After the 2000 election, the dismantling the 71-year reign of the PRI presented a political opportunity in which EZLN leaders demanded that the new Fox administration implement the San Andres Accords and withdraw troops from Chiapas. On 11 March 2000, over 250,000 people gathered in Mexico City in what was the largest ever march of indigenous people in Mexico, to pressure the Fox administration to comply with the San Andres Accords. Although Fox did dismantle a number of military encampments in Chiapas, the government’s 2001 constitutional reforms fell short of what the EZLN and other indigenous groups wanted. The demands for autonomy, the right to territory, access to natural resources and the election of municipal authorities were all ignored, leading the EZLN and other important indigenous groups to refuse to recognize the new constitution.
Indigenous farmers have been harassed or attacked by paramilitary groups as they work their land. Police brutality and mistreatment by the justice system are commonly reported. Some indigenous communities have been prevented from electing their customary representatives. Attempts by communities to defend their lands against illegal loggers or to campaign for their rights have met with violence on the part of armed groups who appear to operate with impunity. Leaders who speak out for political change are singled out for persecution by powerful landowners who wield inordinate influence over the local police, political and judicial systems. The repression can range from incarceration and expulsion from communities to torture and murder. ‘Disappearances’ and massacres of unarmed peasants have been reported.
Indigenous people are also over-represented in the country’s prison system, languishing in jail as proceedings stagnate and often spending more time behind bars than a sentence would require were they actually convicted and sentenced. In many cases, they are not provided with interpreters, even though a considerable percentage of indigenous people do not speak Spanish and despite guarantees of such basic protection under the law. Courts often accept confessions extracted under duress as the main evidence for sentencing.
Indigenous women are particularly marginalized in many communities. About one-third of people who speak an indigenous language are illiterate, which is three times the national average. Still, the illiteracy rates for women are 20 per cent higher than for their male counterparts. This pattern can be seen across a broad range of socio-economic indicators, including education, employment, earnings and income. In addition to persistent poverty and lack of access to health services, which more markedly affects indigenous women, they also suffer domestic violence. Although indigenous women are increasingly migrating themselves, males who migrate to cities in search of work sometimes leave women abandoned and with increased economic hardship. Alcoholism, child abuse and incest are also reported as significant problems affecting indigenous families. Women are also more vulnerable to exploitation by their employers, government officials and the judicial system. According to the 2005 National Household Survey, indigenous women had about half as much education and were less likely to speak Spanish than indigenous men.

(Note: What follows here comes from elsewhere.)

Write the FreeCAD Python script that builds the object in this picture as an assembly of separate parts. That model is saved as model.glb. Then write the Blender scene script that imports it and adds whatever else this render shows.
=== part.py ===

Conditions have been exacerbated by a structural economic crisis that has left indigenous people, who had traditionally sustained themselves mainly in the agricultural sector, subject to increasing privation. The government has moved to erode the rights of indigenous peoples to communal lands, which was further exacerbated by the implementation of NAFTA. This has also contributed to increased migration by indigenous peoples to Mexico’s urban centres.
In light of these new challenges, there are signs that indigenous people are reorganizing themselves. Possible fraud in the 2006 presidential election may be causing a resurgence of the Zapatistas as well as other indigenous and rural movements in Mexico. Despite immense support by the indigenous population, leftist candidate Andrés López Obrador lost to conservative candidate Felipe Calderón by less than 1 per cent of the vote. The day after the election, Sub-Commandant Marcos, leader of the EZLN, gave an interview on a community-based radio station denouncing the election results as fraudulent; however, the interview was censured by the Mexican government. Following the election, the Popular Assembly of Oaxacan Communities invited Obrador and Sub-Commandant Marcos to join an alternative government symbolized by the creation of the Popular Assembly of Mexican Communities (APPOM). Since the controversial election of Calderón, the EZLN has issued public statements asserting that the government is on the offensive and that paramilitary groups have been encroaching on Zapatista territory.